» **What is required**: Only the lines from the one with "Write part 5" through the one with "radius * 1.4, slim=1.2)" are to be restated, word for word, with both of them included.

» **Entries provided**:
----------
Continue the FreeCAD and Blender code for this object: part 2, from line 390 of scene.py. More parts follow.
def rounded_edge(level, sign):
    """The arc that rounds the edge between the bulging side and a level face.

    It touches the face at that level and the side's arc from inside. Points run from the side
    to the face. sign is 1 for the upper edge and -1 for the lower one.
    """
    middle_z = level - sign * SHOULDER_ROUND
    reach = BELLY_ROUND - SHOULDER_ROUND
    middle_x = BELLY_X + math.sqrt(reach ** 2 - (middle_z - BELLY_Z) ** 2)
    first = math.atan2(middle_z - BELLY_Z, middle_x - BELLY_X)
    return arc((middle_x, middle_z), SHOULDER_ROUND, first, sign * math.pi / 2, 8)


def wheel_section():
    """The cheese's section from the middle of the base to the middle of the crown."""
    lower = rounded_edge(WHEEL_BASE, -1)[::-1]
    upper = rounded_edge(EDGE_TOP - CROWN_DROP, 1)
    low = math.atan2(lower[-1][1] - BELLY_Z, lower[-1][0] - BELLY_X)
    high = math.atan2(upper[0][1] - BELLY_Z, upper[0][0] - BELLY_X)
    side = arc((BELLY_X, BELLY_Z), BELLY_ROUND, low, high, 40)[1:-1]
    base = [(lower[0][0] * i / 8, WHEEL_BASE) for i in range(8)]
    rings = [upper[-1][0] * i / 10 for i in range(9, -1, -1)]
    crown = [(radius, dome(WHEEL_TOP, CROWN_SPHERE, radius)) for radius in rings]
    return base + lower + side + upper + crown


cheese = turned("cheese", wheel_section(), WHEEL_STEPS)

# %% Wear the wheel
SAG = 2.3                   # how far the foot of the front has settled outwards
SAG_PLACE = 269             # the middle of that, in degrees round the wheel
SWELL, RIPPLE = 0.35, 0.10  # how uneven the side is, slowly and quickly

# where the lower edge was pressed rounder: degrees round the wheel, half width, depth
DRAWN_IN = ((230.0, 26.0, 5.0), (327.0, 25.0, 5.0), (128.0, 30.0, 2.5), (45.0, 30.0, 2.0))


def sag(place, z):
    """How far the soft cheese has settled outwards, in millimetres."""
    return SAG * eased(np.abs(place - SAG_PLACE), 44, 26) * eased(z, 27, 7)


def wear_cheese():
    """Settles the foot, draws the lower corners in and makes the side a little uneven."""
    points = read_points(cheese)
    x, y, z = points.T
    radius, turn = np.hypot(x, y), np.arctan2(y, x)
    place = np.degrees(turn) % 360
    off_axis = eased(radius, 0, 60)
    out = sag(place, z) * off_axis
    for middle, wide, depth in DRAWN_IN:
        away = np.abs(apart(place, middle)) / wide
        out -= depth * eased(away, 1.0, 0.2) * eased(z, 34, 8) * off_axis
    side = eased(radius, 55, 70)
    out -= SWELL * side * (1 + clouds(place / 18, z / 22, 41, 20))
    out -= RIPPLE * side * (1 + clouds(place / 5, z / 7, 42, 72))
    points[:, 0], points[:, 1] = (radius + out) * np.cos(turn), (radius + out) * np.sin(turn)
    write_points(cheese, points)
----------
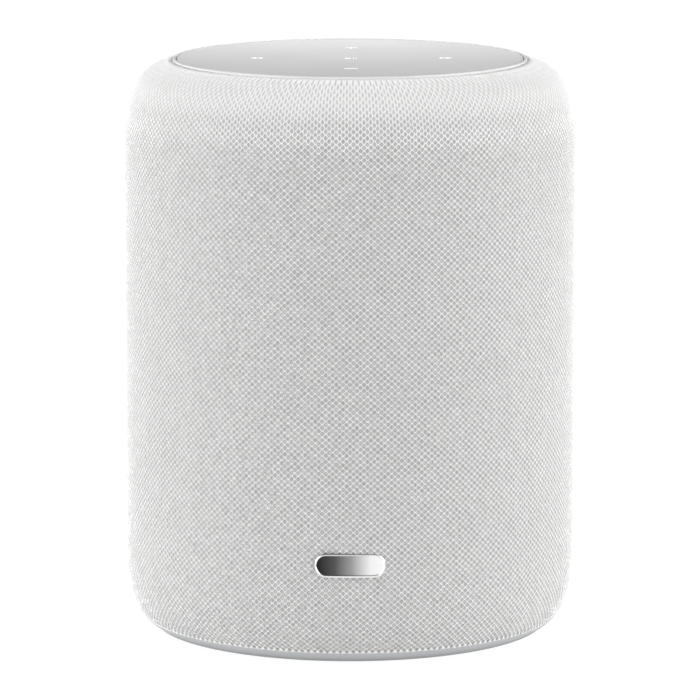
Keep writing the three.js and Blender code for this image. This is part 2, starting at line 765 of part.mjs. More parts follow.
----------
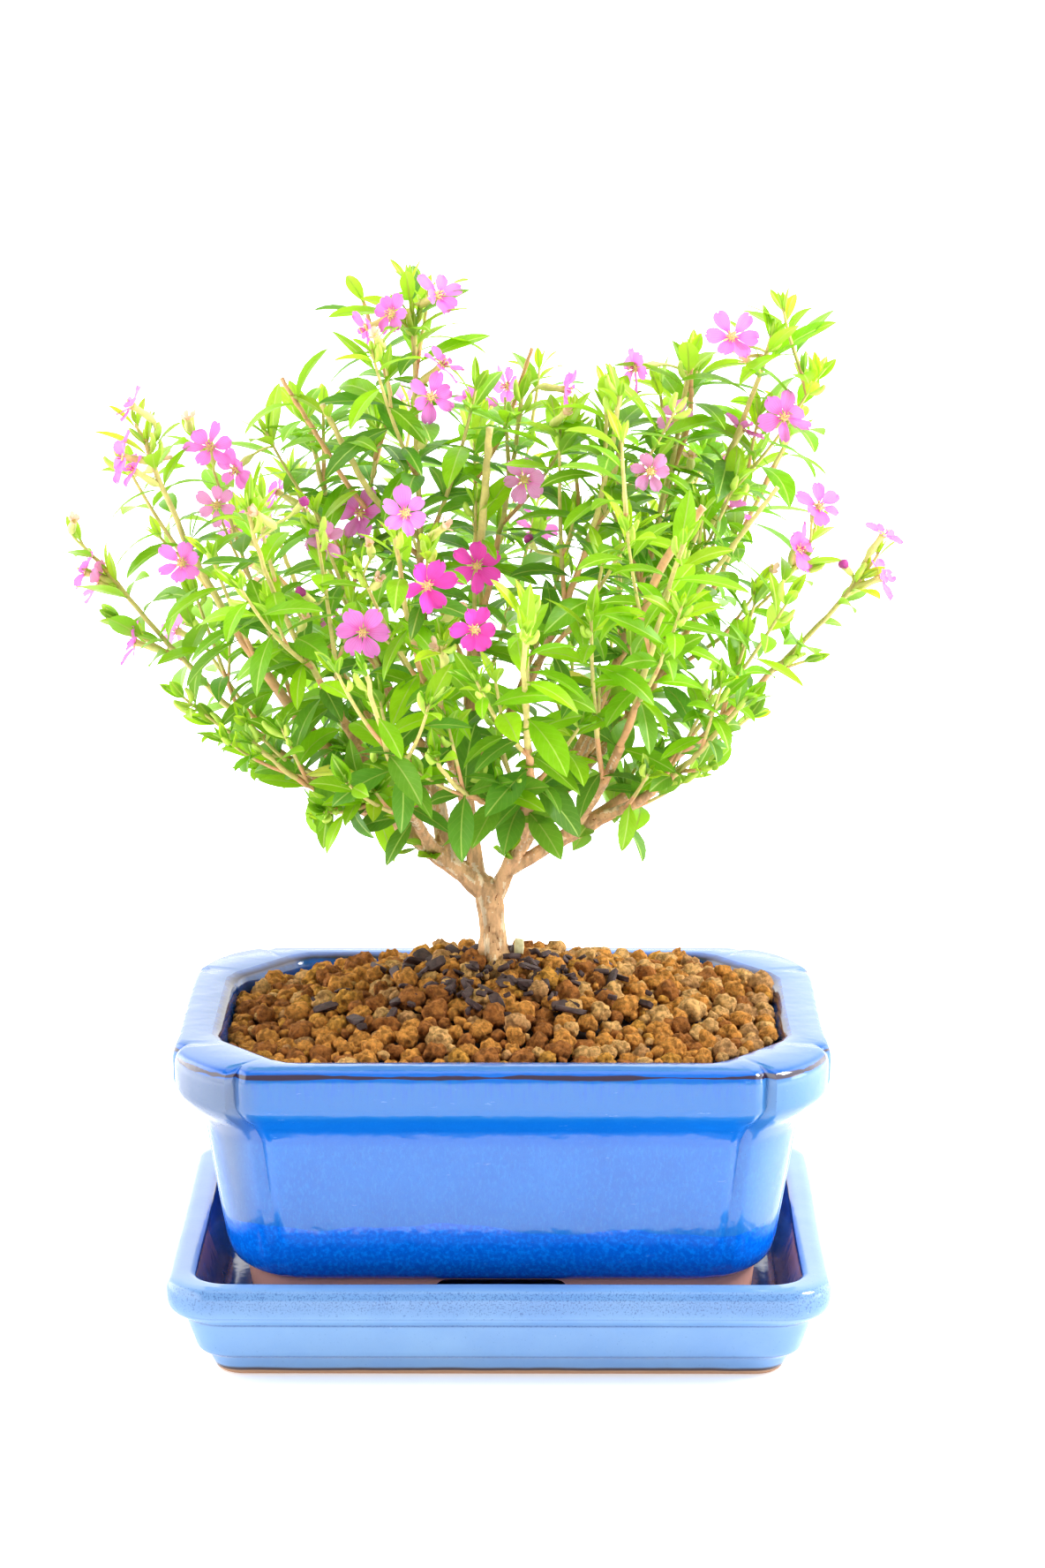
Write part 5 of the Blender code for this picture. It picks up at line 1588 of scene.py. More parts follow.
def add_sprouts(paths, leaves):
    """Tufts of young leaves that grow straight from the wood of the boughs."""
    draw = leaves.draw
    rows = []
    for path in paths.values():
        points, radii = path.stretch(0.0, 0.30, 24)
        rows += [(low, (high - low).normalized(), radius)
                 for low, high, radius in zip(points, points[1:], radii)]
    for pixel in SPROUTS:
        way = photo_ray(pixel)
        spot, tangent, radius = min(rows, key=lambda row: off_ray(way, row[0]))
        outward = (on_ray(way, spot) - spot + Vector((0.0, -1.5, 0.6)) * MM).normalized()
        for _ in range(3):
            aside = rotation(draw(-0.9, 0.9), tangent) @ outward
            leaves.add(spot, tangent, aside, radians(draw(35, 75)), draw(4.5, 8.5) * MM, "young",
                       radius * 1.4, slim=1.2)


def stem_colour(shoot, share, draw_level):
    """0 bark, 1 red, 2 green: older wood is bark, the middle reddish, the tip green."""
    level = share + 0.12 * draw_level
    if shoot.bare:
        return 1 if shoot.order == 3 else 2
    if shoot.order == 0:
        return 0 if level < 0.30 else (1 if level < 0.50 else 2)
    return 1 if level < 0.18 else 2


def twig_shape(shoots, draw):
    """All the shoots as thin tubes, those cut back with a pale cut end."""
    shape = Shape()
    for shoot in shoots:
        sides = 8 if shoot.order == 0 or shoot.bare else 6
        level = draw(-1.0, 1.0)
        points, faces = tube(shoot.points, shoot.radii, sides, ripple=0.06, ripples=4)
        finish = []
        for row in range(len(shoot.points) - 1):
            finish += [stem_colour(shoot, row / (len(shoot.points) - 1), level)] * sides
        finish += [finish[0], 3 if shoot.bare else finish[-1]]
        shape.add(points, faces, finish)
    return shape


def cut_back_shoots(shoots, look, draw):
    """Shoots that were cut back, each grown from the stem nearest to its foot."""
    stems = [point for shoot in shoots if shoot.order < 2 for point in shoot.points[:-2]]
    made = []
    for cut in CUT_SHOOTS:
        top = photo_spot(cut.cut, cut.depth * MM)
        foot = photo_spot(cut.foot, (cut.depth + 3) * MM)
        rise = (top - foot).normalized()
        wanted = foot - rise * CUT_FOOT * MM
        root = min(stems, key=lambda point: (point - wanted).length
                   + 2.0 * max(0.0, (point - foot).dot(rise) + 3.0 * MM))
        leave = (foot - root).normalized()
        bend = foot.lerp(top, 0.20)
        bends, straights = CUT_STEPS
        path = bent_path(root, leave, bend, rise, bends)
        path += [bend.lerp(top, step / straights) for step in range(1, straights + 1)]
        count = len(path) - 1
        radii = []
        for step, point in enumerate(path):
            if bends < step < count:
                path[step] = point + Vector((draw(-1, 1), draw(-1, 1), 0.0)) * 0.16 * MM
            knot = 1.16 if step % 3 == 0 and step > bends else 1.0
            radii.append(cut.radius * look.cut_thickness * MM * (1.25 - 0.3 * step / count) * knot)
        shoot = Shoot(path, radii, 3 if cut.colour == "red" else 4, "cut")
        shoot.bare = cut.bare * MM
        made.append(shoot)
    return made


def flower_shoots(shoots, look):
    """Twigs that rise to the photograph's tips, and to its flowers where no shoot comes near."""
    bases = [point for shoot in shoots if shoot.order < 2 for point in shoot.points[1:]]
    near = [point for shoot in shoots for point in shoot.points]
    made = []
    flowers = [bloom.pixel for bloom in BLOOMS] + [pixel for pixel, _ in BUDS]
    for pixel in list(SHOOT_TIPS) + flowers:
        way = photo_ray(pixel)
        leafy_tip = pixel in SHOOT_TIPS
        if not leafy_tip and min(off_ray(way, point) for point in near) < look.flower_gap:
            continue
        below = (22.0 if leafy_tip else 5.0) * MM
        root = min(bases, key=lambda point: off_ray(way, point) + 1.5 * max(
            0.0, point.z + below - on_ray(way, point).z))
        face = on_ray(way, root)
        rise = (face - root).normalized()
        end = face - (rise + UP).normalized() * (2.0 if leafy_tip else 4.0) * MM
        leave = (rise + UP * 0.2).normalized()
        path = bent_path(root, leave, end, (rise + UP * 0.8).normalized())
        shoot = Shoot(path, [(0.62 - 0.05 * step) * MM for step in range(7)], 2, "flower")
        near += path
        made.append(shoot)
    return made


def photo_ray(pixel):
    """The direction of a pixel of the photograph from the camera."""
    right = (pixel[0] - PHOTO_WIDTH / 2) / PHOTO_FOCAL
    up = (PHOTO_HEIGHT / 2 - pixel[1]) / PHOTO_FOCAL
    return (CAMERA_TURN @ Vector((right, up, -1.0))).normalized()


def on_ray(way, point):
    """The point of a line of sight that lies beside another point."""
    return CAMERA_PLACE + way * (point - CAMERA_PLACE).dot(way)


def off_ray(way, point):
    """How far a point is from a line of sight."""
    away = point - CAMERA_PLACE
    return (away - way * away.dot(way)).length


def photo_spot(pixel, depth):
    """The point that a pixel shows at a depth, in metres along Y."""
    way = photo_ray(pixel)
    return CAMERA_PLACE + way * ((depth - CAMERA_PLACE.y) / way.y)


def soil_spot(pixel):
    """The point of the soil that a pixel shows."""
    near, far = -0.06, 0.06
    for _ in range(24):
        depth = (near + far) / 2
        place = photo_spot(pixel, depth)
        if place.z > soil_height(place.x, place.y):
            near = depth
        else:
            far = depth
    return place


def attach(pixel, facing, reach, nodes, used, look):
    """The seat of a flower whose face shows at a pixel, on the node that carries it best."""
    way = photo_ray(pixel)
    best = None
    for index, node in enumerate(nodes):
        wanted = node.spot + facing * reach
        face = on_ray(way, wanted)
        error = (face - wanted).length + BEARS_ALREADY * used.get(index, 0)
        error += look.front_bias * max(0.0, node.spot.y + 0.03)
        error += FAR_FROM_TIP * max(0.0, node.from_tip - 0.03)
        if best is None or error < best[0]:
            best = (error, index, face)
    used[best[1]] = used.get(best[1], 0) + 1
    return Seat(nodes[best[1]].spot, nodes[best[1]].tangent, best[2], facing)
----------
» **Complete response**:
Write part 5 of the Blender code for this picture. It picks up at line 1588 of scene.py. More parts follow.
def add_sprouts(paths, leaves):
    """Tufts of young leaves that grow straight from the wood of the boughs."""
    draw = leaves.draw
    rows = []
    for path in paths.values():
        points, radii = path.stretch(0.0, 0.30, 24)
        rows += [(low, (high - low).normalized(), radius)
                 for low, high, radius in zip(points, points[1:], radii)]
    for pixel in SPROUTS:
        way = photo_ray(pixel)
        spot, tangent, radius = min(rows, key=lambda row: off_ray(way, row[0]))
        outward = (on_ray(way, spot) - spot + Vector((0.0, -1.5, 0.6)) * MM).normalized()
        for _ in range(3):
            aside = rotation(draw(-0.9, 0.9), tangent) @ outward
            leaves.add(spot, tangent, aside, radians(draw(35, 75)), draw(4.5, 8.5) * MM, "young",
                       radius * 1.4, slim=1.2)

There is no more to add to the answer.